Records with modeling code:
◆ ◆ ◆ ◆ ◆ ◆ ◆

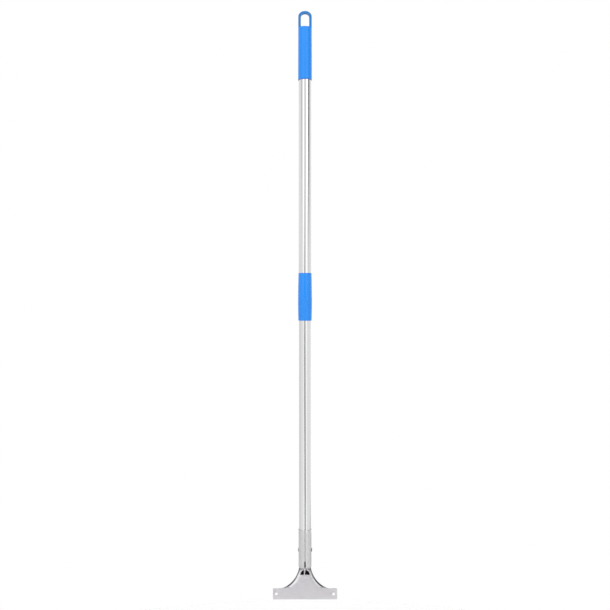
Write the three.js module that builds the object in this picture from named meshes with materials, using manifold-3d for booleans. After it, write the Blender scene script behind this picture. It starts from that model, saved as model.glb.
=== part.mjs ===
// A long-handled T-head squeegee handle: a stamped steel head on a two-stage telescopic pole with
// an inside twist lock, a plastic collar between the stages and a grip that ends in a hanging loop.
// Millimetres. +Z runs up the pole, +X along the head's width, and -Y is the front, the side that
// the flanges and the seam face. Heights are counted from the head's lower edge, on the pole's axis,
// and the finished assembly is lowered so that its origin is the top of the hanging loop's hole.
import * as THREE from 'three';
import { mergeVertices } from 'three/addons/utils/BufferGeometryUtils.js';
import Module from 'manifold-3d';

const wasm = await Module();
wasm.setup();

// ---------------------------------------------------------------- driving dimensions
const TOTAL_LENGTH = 1175.8;
const RUN_GAP = 0.3;              // between pieces that would touch
const ROUND = 40;                 // sides of a round piece

// head: one stamped sheet, a flat tab below a flanged web that rolls into a round neck
const SHEET = 0.8;
const HEAD_WIDTH = 128.5;
const TAB_HEIGHT = 22.2;
const TAB_CORNER = 1.8;
const TAB_EDGE_BEVEL = 3.2;       // height of the thinned lower edge
const HOLE_RADIUS = 2.75;
const HOLE_SPACING = 114.5;
const HOLE_HEIGHT = 10.8;
const FLANK_RADIUS = 56.2;        // the concave sides of the web
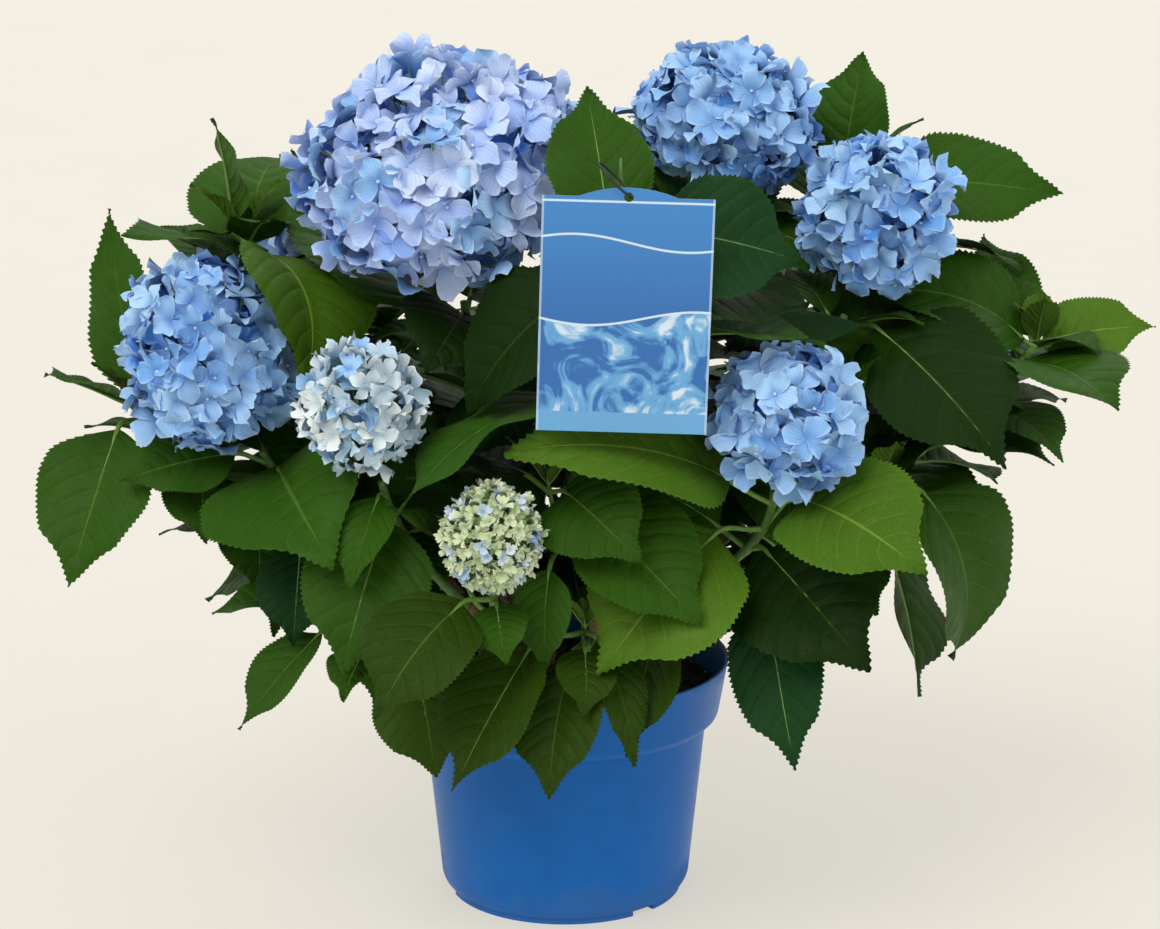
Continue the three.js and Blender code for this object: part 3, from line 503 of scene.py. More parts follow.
class Bow:
    """A Bezier curve whose places and directions go by the share of its length."""

    def __init__(self, *points):
        self.points = [np.array(p, float) for p in points]
        self.steps = np.linspace(0, 1, CURVE["steps"])
        runs = np.linalg.norm(np.diff(self.at(self.steps), axis=0), axis=1)
        self.lengths = np.concatenate([[0], np.cumsum(runs)])
        self.length = self.lengths[-1]

    def at(self, step):
        step = np.asarray(step, float)[..., None]
        row = self.points
        while len(row) > 1:
            row = [a * (1 - step) + b * step for a, b in zip(row, row[1:])]
        return row[0]

    def place(self, share):
        return self.at(np.interp(np.asarray(share) * self.length, self.lengths, self.steps))

    def direction(self, share):
        step = np.interp(share * self.length, self.lengths, self.steps)
        return unit(self.at(min(step + CURVE["nudge"], 1)) - self.at(max(step - CURVE["nudge"], 0)))


def bough_curve(bough):
    low = COMPOST["top"] + GAP
    foot = bough["foot"]
    return Bow((*foot, low), (*foot, low + BOUGH["upright"] * (bough["tip"][2] - low)), bough["tip"])


def bough_radius(bough, share):
    first, last = bough["radii"]
    flare = 1 + BOUGH["flare"] * np.exp(-share / BOUGH["flare_length"])
    return (first + (last - first) * share) * flare


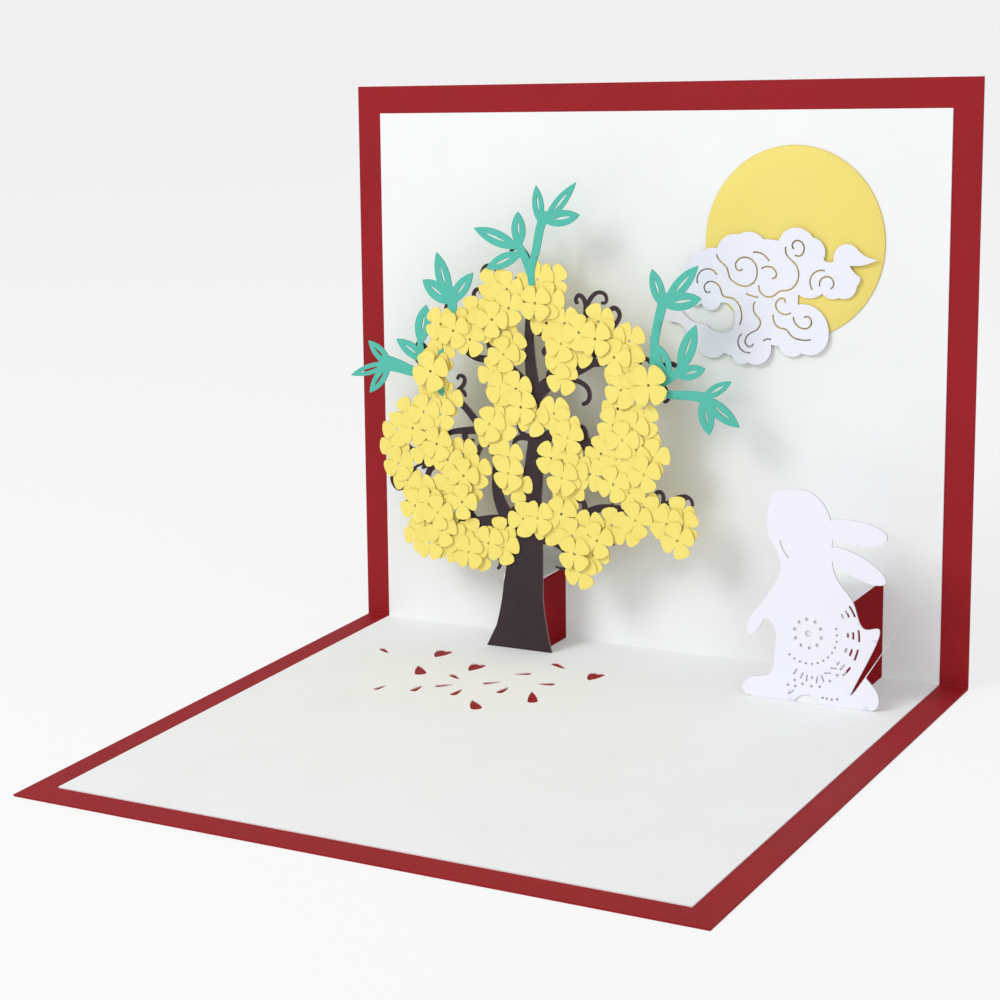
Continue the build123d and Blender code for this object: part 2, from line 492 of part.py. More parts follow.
# Blossom lattice: four-petalled blossoms cut joined as one sheet and glued over the boughs, each
# (across, up, the way its first petal points).
blossoms = [
    # Crown
    (-38.6, 98.8, 40), (-38.4, 93.4, 15), (-34.2, 97.6, 10), (-29.3, 97.3, 0), (-33.6, 92.6, 30),
    (-25.0, 100.4, 25), (-20.8, 100.2, 45), (-21.6, 95.0, 10), (-25.4, 94.2, 40),
    # Upper left
    (-45.2, 90.6, 10), (-42.3, 87.6, 40), (-47.8, 87.0, 20), (-45.6, 83.8, 35), (-53.6, 83.3, 5),
    (-54.8, 87.6, 40), (-50.6, 86.0, 25), (-55.2, 79.0, 30), (-57.2, 76.6, 15), (-38.6, 89.4, 0),
    (-36.2, 86.0, 25), (-33.0, 82.0, 40), (-35.4, 80.2, 10), (-38.9, 74.9, 8), (-36.4, 71.0, 35),
    (-31.6, 71.2, 20), (-34.0, 67.2, 5), (-30.0, 66.4, 40),
    # Upper right
    (-22.6, 89.0, 15), (-17.0, 89.2, 40), (-17.8, 83.8, 20), (-13.0, 82.2, 40), (-12.4, 87.0, 5),
    (-7.0, 90.0, 25), (-3.8, 86.0, 10), (2.2, 85.4, 30), (-2.0, 81.0, 0), (2.4, 80.0, 40),
    (-0.4, 77.0, 15), (-17.8, 74.9, 32), (-18.0, 79.4, 5), (-7.4, 85.6, 40),
    # Right
    (0.1, 72.5, 20), (4.6, 73.0, 40), (8.8, 74.5, 50), (-1.2, 67.6, 5), (-2.4, 63.2, 30),
    (3.4, 62.6, 15), (6.4, 65.0, 40), (0.6, 59.6, 5), (6.6, 59.0, 25), (9.4, 55.6, 10),
    (4.2, 54.0, 40), (7.0, 51.0, 20), (2.0, 50.0, 5), (-1.6, 54.4, 30), (-6.2, 55.4, 10),
    (-2.2, 47.6, 20), (2.3, 45.7, 0), (6.6, 42.4, 30), (9.6, 40.6, 15), (13.4, 38.4, 35),
    (16.4, 41.0, 5), (17.8, 38.2, 40), (16.6, 34.4, 20), (1.4, 36.0, 40), (-3.0, 36.6, 10),
    (4.4, 38.6, 20),
    # Middle
    (-26.6, 63.4, 20), (-20.2, 65.2, 42), (-17.0, 62.0, 10), (-16.4, 54.7, 8), (-15.8, 59.0, 30),
    (-21.0, 53.2, 40), (-9.4, 49.8, 38), (-14.6, 50.2, 5), (-15.9, 44.0, 12), (-17.4, 48.2, 35),
    (-21.9, 34.3, 20), (-29.6, 36.0, 5), (-25.0, 36.8, 40), (-18.0, 38.4, 30), (-14.6, 32.8, 10),
    (-9.6, 35.6, 38), (-6.9, 32.3, 20), (-8.4, 28.2, 5), (-12.1, 23.4, 28), (-13.6, 28.2, 40),
    (-38.8, 57.8, 12), (-34.4, 52.4, 30), (-31.8, 45.0, 8), (-34.0, 48.2, 38), (-35.6, 61.6, 35),
    (-39.8, 61.2, 15),
    # Left
    (-53.2, 67.0, 10), (-57.6, 70.2, 30), (-55.2, 63.0, 40), (-60.4, 63.4, 15), (-65.8, 62.4, 30),
    (-69.4, 58.0, 5), (-64.2, 58.6, 40), (-58.2, 56.6, 10), (-60.6, 52.9, 35), (-70.6, 53.0, 0),
    (-69.2, 48.4, 25), (-66.4, 44.0, 10), (-62.0, 41.6, 40), (-56.4, 54.8, 30), (-53.1, 50.6, 12),
    (-48.6, 52.4, 40), (-44.2, 48.0, 25), (-48.0, 46.6, 5), (-46.6, 43.6, 38), (-52.8, 45.4, 20),
    (-50.4, 40.8, 40), (-48.4, 39.4, 5), (-56.0, 41.0, 15), (-63.9, 37.0, 20), (-59.0, 38.0, 40),
    (-56.0, 35.8, 10), (-61.8, 32.8, 30), (-63.0, 29.0, 8), (-59.4, 27.0, 40), (-55.0, 31.2, 20),
    # Lower left
    (-52.2, 31.2, 5), (-53.6, 26.8, 30), (-49.2, 28.2, 15), (-46.6, 25.6, 40), (-43.8, 25.2, 28),
    (-45.2, 30.2, 10), (-40.4, 28.6, 38), (-35.8, 27.8, 15), (-37.0, 31.2, 5),
]
lattice_blossom = blossom()
with BuildPart() as blossom_lattice:
    with BuildSketch(standing_plane(tree_step_depth, tree_thickness)):
        with Locations([Location((x, y, 0), (0, 0, way)) for x, y, way in blossoms]):
            add(lattice_blossom)
        with Locations([(x, y) for x, y, way in blossoms]):
            Circle(blossom_eye, mode=Mode.SUBTRACT)
    extrude(amount=lattice_thickness)
blossom_lattice.part.label = "blossom_lattice"

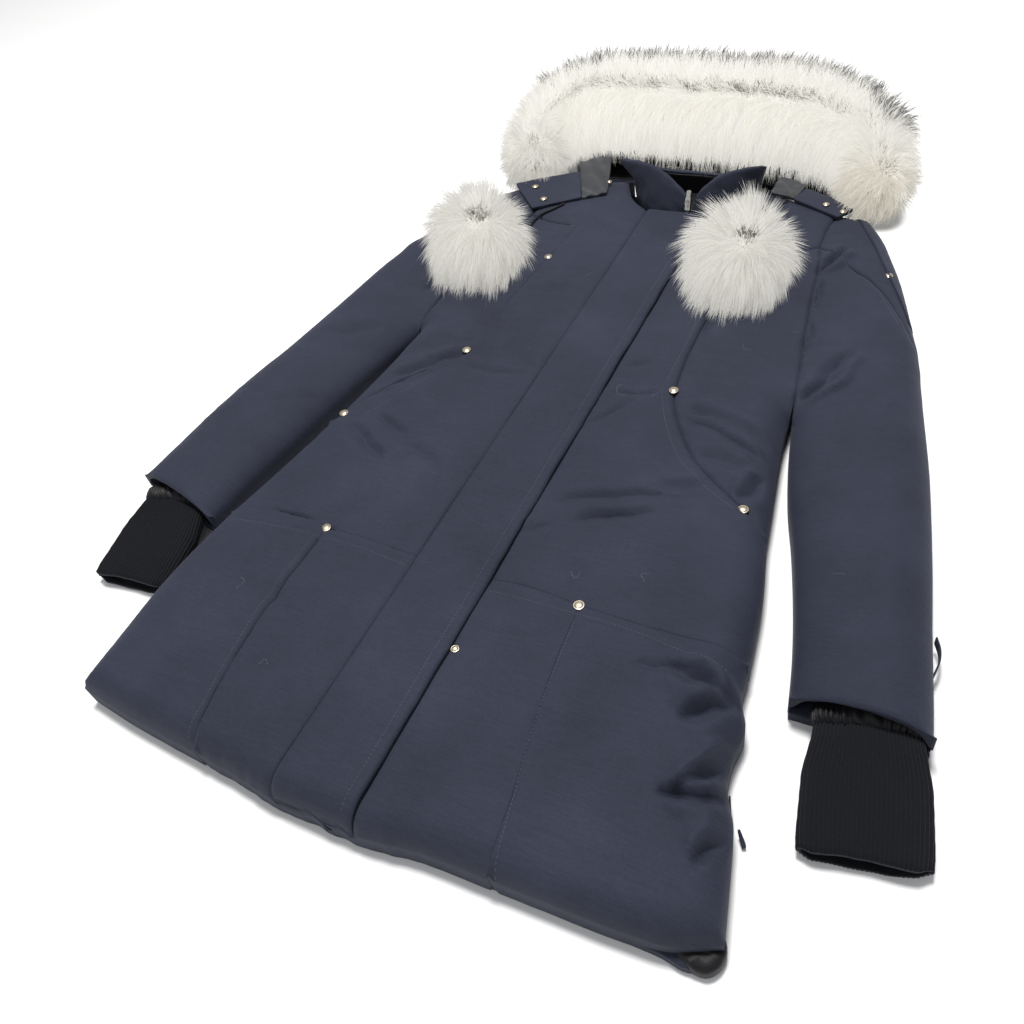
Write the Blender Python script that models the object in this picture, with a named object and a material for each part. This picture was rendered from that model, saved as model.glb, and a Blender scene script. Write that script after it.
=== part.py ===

◆ ◆ ◆ ◆ ◆ ◆ ◆

(DO THIS)
Search the data for the string "parts". List each line that has it.

(WRITTEN SOLUTION)
Continue the three.js and Blender code for this object: part 3, from line 503 of scene.py. More parts follow.
Continue the build123d and Blender code for this object: part 2, from line 492 of part.py. More parts follow.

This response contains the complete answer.